▶ [Provided entries]
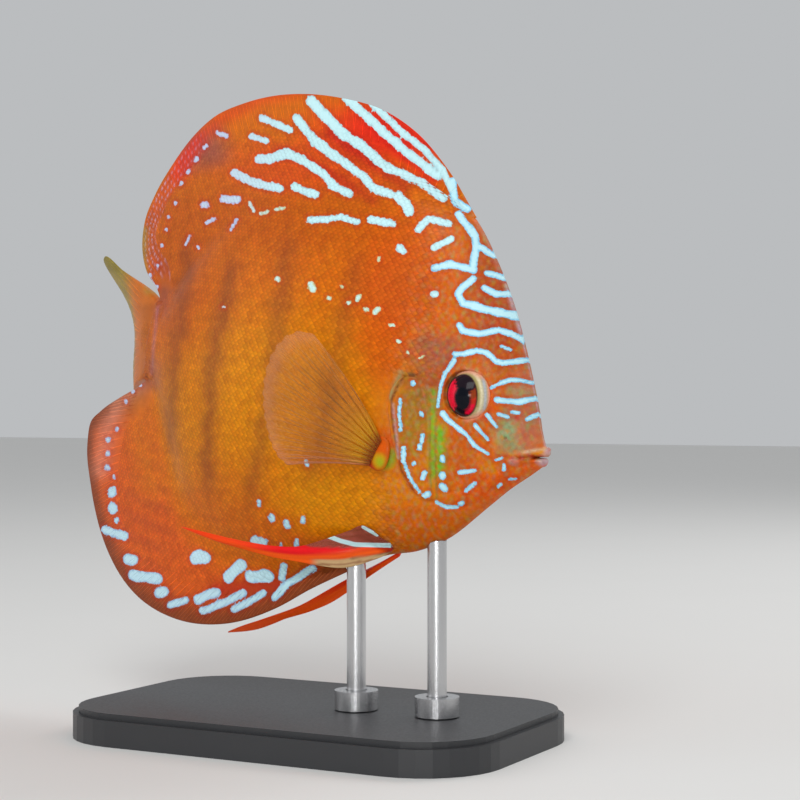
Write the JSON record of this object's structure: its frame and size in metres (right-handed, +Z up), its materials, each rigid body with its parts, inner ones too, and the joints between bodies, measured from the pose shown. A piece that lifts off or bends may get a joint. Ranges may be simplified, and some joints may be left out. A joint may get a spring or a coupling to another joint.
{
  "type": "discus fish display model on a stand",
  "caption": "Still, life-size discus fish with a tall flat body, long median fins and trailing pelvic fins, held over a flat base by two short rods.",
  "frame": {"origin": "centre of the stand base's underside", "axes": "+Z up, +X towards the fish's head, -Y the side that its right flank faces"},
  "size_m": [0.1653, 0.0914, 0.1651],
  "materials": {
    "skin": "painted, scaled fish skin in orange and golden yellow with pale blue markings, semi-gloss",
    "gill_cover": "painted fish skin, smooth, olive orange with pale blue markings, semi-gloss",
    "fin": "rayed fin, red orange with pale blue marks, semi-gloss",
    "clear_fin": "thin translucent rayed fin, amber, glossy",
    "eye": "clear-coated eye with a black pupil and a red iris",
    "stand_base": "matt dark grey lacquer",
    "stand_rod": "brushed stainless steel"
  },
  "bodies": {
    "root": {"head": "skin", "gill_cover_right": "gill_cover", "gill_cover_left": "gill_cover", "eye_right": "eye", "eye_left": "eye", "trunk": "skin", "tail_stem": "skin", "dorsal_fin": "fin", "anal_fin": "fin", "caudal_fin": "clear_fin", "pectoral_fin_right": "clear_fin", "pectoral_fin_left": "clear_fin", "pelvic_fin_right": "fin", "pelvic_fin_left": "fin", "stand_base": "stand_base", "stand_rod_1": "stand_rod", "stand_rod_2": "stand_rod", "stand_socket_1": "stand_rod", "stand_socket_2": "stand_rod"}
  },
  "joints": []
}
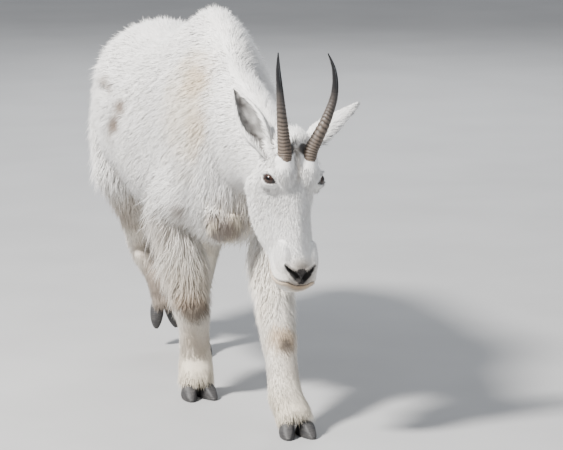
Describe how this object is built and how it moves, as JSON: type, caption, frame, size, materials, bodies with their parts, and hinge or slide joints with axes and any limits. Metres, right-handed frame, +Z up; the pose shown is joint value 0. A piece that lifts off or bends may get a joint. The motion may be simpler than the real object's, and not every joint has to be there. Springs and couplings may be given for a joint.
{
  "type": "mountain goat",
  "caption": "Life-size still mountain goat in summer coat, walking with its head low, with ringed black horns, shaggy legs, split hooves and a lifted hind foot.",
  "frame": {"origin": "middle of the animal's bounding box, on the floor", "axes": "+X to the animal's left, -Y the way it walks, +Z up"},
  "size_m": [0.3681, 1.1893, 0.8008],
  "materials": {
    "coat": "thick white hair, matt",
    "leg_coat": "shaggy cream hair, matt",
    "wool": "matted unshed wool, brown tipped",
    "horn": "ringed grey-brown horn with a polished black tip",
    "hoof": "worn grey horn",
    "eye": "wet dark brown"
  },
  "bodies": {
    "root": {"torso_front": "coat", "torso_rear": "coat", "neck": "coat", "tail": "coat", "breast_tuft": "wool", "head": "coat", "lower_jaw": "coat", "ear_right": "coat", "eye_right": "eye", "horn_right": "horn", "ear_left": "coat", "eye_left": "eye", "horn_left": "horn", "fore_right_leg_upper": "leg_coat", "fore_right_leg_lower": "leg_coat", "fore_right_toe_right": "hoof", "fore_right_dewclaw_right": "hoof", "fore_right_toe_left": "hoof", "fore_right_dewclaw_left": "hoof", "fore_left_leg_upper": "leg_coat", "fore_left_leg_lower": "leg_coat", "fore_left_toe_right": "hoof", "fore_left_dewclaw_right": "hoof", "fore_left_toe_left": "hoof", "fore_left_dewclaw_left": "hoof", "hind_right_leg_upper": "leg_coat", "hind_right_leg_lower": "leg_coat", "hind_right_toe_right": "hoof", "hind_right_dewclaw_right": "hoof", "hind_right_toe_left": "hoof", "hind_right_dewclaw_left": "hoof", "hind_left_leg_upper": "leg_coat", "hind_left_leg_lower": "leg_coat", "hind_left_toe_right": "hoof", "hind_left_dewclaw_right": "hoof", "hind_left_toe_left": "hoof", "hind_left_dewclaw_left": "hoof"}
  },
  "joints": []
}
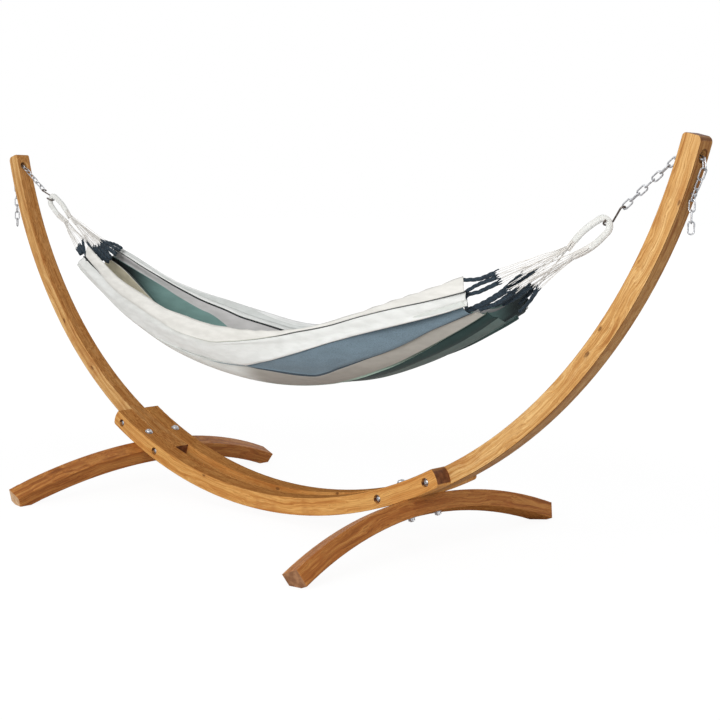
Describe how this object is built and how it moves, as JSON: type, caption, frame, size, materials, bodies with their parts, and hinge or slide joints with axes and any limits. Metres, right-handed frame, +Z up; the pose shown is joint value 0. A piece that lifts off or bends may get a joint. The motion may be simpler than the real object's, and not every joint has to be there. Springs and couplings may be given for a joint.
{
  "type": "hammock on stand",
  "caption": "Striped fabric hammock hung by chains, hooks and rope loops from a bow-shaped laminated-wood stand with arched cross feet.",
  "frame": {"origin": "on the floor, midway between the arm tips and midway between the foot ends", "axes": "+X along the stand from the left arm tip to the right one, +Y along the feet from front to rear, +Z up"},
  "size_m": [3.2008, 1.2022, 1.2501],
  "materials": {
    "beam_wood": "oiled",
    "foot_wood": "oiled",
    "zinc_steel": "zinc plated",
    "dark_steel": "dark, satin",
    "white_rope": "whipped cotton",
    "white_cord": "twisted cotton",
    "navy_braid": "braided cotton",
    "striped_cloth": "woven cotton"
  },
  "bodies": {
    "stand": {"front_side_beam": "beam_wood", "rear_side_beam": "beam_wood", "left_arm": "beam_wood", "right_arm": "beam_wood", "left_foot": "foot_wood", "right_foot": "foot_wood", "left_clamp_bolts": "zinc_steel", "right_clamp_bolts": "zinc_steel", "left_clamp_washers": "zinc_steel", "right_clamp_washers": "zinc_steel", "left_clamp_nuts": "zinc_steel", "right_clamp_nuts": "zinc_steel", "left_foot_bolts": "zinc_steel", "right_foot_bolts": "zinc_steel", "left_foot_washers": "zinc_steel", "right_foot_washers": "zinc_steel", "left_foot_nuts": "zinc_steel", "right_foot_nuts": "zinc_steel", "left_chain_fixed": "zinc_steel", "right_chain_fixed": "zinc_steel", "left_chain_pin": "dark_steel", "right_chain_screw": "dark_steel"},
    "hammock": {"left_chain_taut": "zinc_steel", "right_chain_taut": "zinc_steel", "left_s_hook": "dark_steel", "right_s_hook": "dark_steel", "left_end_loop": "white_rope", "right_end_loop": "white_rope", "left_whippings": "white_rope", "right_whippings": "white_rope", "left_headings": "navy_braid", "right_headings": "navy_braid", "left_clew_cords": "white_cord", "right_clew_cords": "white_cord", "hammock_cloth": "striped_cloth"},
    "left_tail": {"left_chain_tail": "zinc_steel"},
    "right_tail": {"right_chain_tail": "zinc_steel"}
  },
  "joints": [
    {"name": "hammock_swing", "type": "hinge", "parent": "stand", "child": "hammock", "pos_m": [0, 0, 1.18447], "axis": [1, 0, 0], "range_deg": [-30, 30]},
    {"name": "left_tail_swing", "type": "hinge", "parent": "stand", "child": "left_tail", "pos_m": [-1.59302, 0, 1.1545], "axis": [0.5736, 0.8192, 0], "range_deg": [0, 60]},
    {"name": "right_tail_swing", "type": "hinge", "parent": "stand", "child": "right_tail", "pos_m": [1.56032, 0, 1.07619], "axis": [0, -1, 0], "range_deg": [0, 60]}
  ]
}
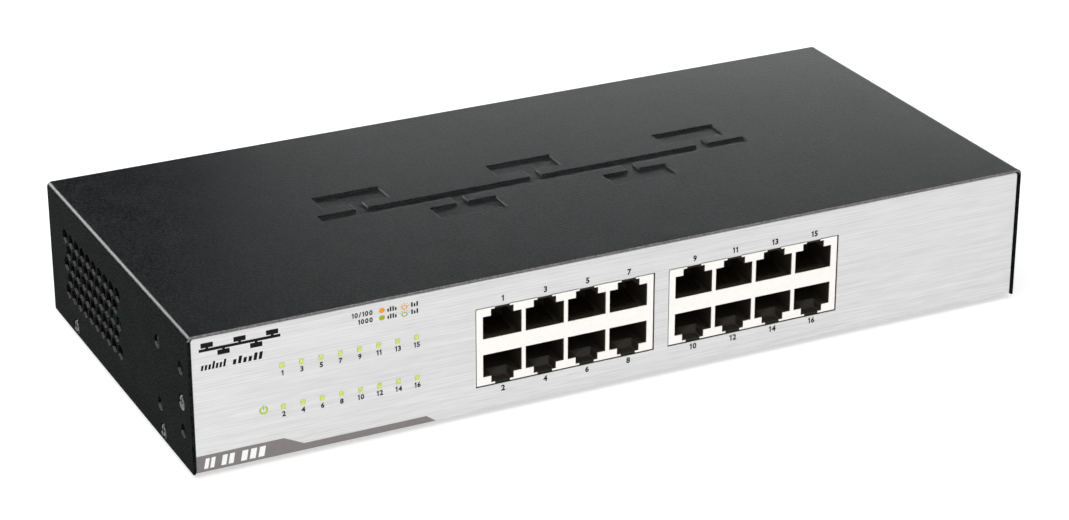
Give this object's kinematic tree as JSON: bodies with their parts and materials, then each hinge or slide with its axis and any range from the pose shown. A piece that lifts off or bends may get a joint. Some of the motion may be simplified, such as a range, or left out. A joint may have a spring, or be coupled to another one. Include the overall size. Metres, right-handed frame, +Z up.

▶ [Stated exercise]
Which lines hold the word "body"? Show each one.

▶ [Full output]
Write the JSON record of this object's structure: its frame and size in metres (right-handed, +Z up), its materials, each rigid body with its parts, inner ones too, and the joints between bodies, measured from the pose shown. A piece that lifts off or bends may get a joint. Ranges may be simplified, and some joints may be left out. A joint may get a spring or a coupling to another joint.
  "caption": "Still, life-size discus fish with a tall flat body, long median fins and trailing pelvic fins, held over a flat base by two short rods.",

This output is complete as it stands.